The following configuration sets the TCP synchronization delay to 1 and the undefined-grace-period to 10` for the main VRF:

vsr running config# / vrf main network-stack fast-path conntrack ha-delays tcp synchronization 1
vsr running config# / vrf main network-stack fast-path conntrack ha-delays tcp undefined-grace-period 10

See also

The command reference for details.

Note

Some conntracks are not synchronized. This includes ALG-related conntracks and conntracks that were not fully established or did not have sufficient time to be synchronized due to the synchronization setting. After failover, CG-NAT destroy logs for these conntracks (or for blocks that contain only non-synchronized conntracks) will be lost.

Before a planned failover, it is possible to update the activity time and force the synchronization of the conntracks not yet synchronized with the following command on the HA master node:

vsr running config# cmd ha-fp-conntrack synchronization vrf main
Synchronization started, completion will appear in the log.

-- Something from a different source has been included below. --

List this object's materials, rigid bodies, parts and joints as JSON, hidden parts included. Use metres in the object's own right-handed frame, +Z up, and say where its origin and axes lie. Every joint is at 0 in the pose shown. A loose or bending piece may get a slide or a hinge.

After this command, if a failover occurs within the time window between the execution of the command and the conntrack current timeout, the synchronized activity time will be used to determine whether the conntrack should time out after failover, instead of using the switch to master time as explained above.

Warning

There is currently no configuration synchronization between nodes, but all nodes must share the same CG-NAT and fast path Firewall configuration. Be careful to maintain the same configuration between nodes. Failing to do so may lead to unexpected behaviors.

Warning

When HA is enabled in a VRF, all conntracks of this VRF are synchronized on the remote peer. All of them will be managed by the other node in case of failover, and traffic matching these conntracks will be blocked on the backup node. User must ensure that all conntracks of the VRF are meaningful on all peers. If some tracking is needed on connections local to a peer, it must be done in another VRF.